Aim of the exercise = Find each line holding "Identity" and copy it out.
— Begin Provided material —
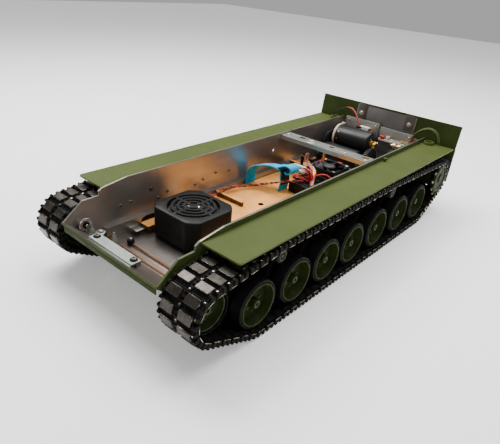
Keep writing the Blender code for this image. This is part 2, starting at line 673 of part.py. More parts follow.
def band_outline(line, thick):
    """A band of even thickness laid along a line of (x, z) points."""
    points = [Vector(p) for p in line]
    over, under = [], []
    for i, point in enumerate(points):
        ahead = (points[min(i + 1, len(points) - 1)] - points[max(i - 1, 0)]).normalized()
        out = Vector((-ahead.y, ahead.x)) * thick / 2
        over.append(point + out)
        under.append(point - out)
    return over + under[::-1]


def battery_strap(mat):
    """A hook-and-loop strap standing up from the board in an arch, with its free end curled over."""
    bands = []
    for line in (STRAP_ARCH, STRAP_CURL):
        outline = band_outline([Vector(p) * MM for p in line], STRAP_THICK)
        bands.append(extrude_outline(outline, STRAP_Y - STRAP_WIDE / 2, STRAP_Y + STRAP_WIDE / 2, 1))
    skew = Matrix.Identity(4)
    skew[1][0], skew[1][3] = STRAP_LAY, -STRAP_LAY * STRAP_FOOT_X
    bands[0].transform(skew)
    link("battery_strap", dressed(joined(bands, "battery_strap"), mat))


def electronics(mats):
    receiver = box_mesh((-11 * MM, 30 * MM, BOARD_TOP + GAP), (23 * MM, 61 * MM, 52.5 * MM))
    link("receiver_box", dressed(receiver, mats["plastic"]))
    x, y, z = FAN_AT
    low = z - FAN_DEEP
    case = box_mesh((-25 * MM, 76 * MM, BOARD_TOP + GAP), (30 * MM, 132 * MM, low + 0.5 * MM))
    frame = box_mesh((x - FAN_HALF, y - FAN_HALF, low), (x + FAN_HALF, y + FAN_HALF, z))
    body = joined([case, frame], "controller_body")
    bore = post(x, y, low + 1.5 * MM, z + MM, 18.8 * MM, 20)
    link("speed_controller", dressed(cut(body, [bore], "speed_controller"), mats["plastic"]))
    hub = turned([(low + 1.9 * MM - z, 0), (low + 1.9 * MM - z, 8.6 * MM), (-0.5 * MM, 8.6 * MM), (-0.5 * MM, 0)], 14)
    hub.transform(Matrix.Rotation(-math.pi / 2, 4, "Y"))
    blades = []
    for i in range(7):
        blade = box_mesh((7.5 * MM, -0.6 * MM, low + 2.4 * MM - z), (18.0 * MM, 0.6 * MM, -1.0 * MM))
        blade.transform(Matrix.Rotation(math.tau * i / 7, 4, "Z") @ Matrix.Rotation(math.radians(25), 4, "X"))
        blades.append(blade)
    rotor = joined([hub] + blades, "fan_rotor")
    link("fan_rotor", dressed(rotor, mats["plastic"]), (x, y, z))


def smooth_route(points, per_span):
    """Catmull-Rom points through a route."""
    pts = [Vector(p) for p in points]
    padded = [pts[0] * 2 - pts[1]] + pts + [pts[-1] * 2 - pts[-2]]
    result = []
    for a, b, c, d in zip(padded, padded[1:], padded[2:], padded[3:]):
        for k in range(per_span):
            t = k / per_span
            result.append(0.5 * ((2 * b) + (c - a) * t + (2 * a - 5 * b + 4 * c - d) * t ** 2
                                 + (3 * b - a - 3 * c + d) * t ** 3))
    result.append(pts[-1])
    return result


def lead(name, route, radius, mat):
    curve = bpy.data.curves.new(name, "CURVE")
    curve.dimensions = "3D"
    curve.bevel_depth = radius
    curve.bevel_resolution = 2
    curve.use_fill_caps = True
    points = smooth_route([Vector(p) * MM for p in route], 2)
    spline = curve.splines.new("POLY")
    spline.points.add(len(points) - 1)
    for target, point in zip(spline.points, points):
        target.co = (*point, 1.0)
    curve.materials.append(mat)
    obj = bpy.data.objects.new(name, curve)
    bpy.context.scene.collection.objects.link(obj)


SPEAKER_LEAD = [(-40.0, -89.9, 50.0), (-43.0, -72.0, 49.0), (-46.5, -54.0, 48.0), (-51.0, -36.0, 47.6),
                (-51.0, -24.0, 46.0), (-47.0, -9.0, 44.5), (-38.0, 4.0, 45.5), (-27.0, 7.0, 50.0),
                (-15.5, 7.5, 55.0), (-9.0, 14.5, 57.0), (-4.0, 25.0, 56.0), (1.0, 37.0, 54.6), (5.5, 50.0, 54.4)]
RIBBON_LEAD = [(-28.0, 92.0, 67.3), (-27.5, 87.5, 68.2), (-24.5, 82.0, 65.8), (-16.0, 75.5, 62.2),
               (-4.0, 68.0, 61.5), (4.5, 60.0, 60.0), (9.5, 50.0, 57.5), (16.0, 38.0, 56.0), (22.0, 30.0, 57.0)]


def leads(mats):
    lead("speaker_lead", SPEAKER_LEAD, 1.4 * MM, mats["red"])
    lead("ribbon_lead", RIBBON_LEAD, 1.9 * MM, mats["yellow"])


# ---------------------------------------------------------------- assembly

def main():
    clear_scene()
    bare = material("bare_aluminium", BARE, 0.35, 1.0)
    green = material("green_paint", GREEN, 0.55, 0.0)
    steel = material("dark_steel", (0.08, 0.075, 0.07), 0.45, 0.8)
    black = material("black_plastic", BLACK, 0.5, 0.0)
    wheel = material("wheel_green", (0.1, 0.14, 0.07), 0.5, 0.0)
    copper = material("spring_steel", (0.5, 0.33, 0.2), 0.35, 1.0)
    zinc = material("zinc_steel", (0.6, 0.6, 0.58), 0.4, 1.0)
    wood = material("fibreboard", (0.75, 0.5, 0.28), 0.8, 0.0)
    blue = material("blue_strap", (0.08, 0.5, 0.75), 0.9, 0.0)
    brass = material("brass", (0.8, 0.6, 0.25), 0.3, 1.0)
    rubber = material("black_rubber", (0.015, 0.015, 0.015), 0.8, 0.0)
    red = material("red_wire", (0.7, 0.05, 0.04), 0.5, 0.0)
    yellow = material("yellow_wire", (0.8, 0.6, 0.1), 0.5, 0.0)

    hull_tub(bare)
    fenders(green)
    rear_plate(green)
    mud_flaps(rubber)
    road_wheels(wheel)
    swing_arms(copper)
    idlers(wheel)
    return_rollers(wheel)
    layout = gear_layout()
    sprockets(wheel, layout)
    tracks(steel)
    counter_gears(black, layout)
    pinions(brass, layout)
    motors(black)
    crossbar(zinc)
    front_bracket(zinc)
    base_board(wood)
    speaker(black)
    battery_strap(blue)
    electronics({"plastic": black})
    leads({"red": red, "yellow": yellow})


main()
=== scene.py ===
"""Looks of the tracked tank chassis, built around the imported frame: +Z up, front -Y.

Sizes and places are in millimetres, and mm() and MM turn them into the frame's metres. Lights, paths and
the speaker's outline are in metres.
"""

import json
import math

import bmesh
import bpy
from mathutils import Matrix, Vector


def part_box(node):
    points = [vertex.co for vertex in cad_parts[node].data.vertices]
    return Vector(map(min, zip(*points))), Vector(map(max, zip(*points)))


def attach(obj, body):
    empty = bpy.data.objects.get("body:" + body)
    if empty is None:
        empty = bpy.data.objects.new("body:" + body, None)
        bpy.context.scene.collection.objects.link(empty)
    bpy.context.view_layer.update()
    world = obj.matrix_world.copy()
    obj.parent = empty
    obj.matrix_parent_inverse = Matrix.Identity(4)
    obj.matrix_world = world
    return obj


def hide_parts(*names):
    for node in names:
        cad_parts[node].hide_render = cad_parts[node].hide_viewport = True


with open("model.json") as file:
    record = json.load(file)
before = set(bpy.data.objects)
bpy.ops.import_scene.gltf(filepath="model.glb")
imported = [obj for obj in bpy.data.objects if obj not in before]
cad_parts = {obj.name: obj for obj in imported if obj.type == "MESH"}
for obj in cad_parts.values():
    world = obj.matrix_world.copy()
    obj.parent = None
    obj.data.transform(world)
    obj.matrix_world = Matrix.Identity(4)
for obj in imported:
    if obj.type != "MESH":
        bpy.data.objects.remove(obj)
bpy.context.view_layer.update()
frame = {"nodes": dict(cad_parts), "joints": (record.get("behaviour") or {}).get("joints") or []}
MM = 0.001
SIDES = (("left", 1), ("right", -1))
JOINT_AT = {j["name"]: Vector(j["pos_m"]) for j in frame["joints"]}


def mm(x, y, z):
    """A place or a size given in millimetres."""
    return Vector((x, y, z)) * MM


def shift(x, y, z):
    return Matrix.Translation(mm(x, y, z))


def spin(degrees, axis="X"):
    return Matrix.Rotation(math.radians(degrees), 4, axis)


# ---------------------------------------------------------------- camera, light, floor

def place_camera():
    data = bpy.data.cameras.new("camera")
    camera = bpy.data.objects.new("camera", data)
    bpy.context.scene.collection.objects.link(camera)
    eye, target, roll = mm(286.95, -404.13, 267.57), mm(-0.193, -49.51, 29.12), math.radians(5.146)
    forward = (target - eye).normalized()
    right = forward.cross(Vector((0, 0, 1))).normalized()
    up = right.cross(forward)
    across = right * math.cos(roll) + up * math.sin(roll)
    above = up * math.cos(roll) - right * math.sin(roll)
    turn = Matrix((across, above, -forward)).transposed()
    camera.matrix_world = Matrix.Translation(eye) @ turn.to_4x4()
    data.lens, data.sensor_width = 34.18, 36.0
    data.clip_start, data.clip_end = 0.01, 10.0
    bpy.context.scene.camera = camera


def area_light(name, at, target, size, power, color=(1, 1, 1)):
    data = bpy.data.lights.new(name, "AREA")
    data.shape, data.size, data.size_y = "RECTANGLE", size[0], size[1]
    data.energy, data.color = power, color
    lamp = bpy.data.objects.new(name, data)
    bpy.context.scene.collection.objects.link(lamp)
    lamp.location = at
    lamp.rotation_euler = (Vector(target) - Vector(at)).to_track_quat("-Z", "Y").to_euler()


def light_scene():
    world = bpy.data.worlds.new("studio")
    world.use_nodes = True
    world.node_tree.nodes["Background"].inputs["Color"].default_value = (1.0, 1.0, 1.0, 1)
    world.node_tree.nodes["Background"].inputs["Strength"].default_value = 0.42
    bpy.context.scene.world = world
    area_light("key", (-0.62, -0.05, 0.98), (0, 0, 0.05), (0.6, 0.6), 16.0)
    area_light("overhead", (0.05, 0.45, 1.25), (0, 0.05, 0.05), (1.4, 1.0), 26.0)
    area_light("fill", (0.9, -0.9, 0.5), (0, -0.1, 0.05), (0.7, 0.5), 2.0)


# ---------------------------------------------------------------- finishes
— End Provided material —
Written answer =
    skew = Matrix.Identity(4)
    obj.matrix_parent_inverse = Matrix.Identity(4)
    obj.matrix_world = Matrix.Identity(4)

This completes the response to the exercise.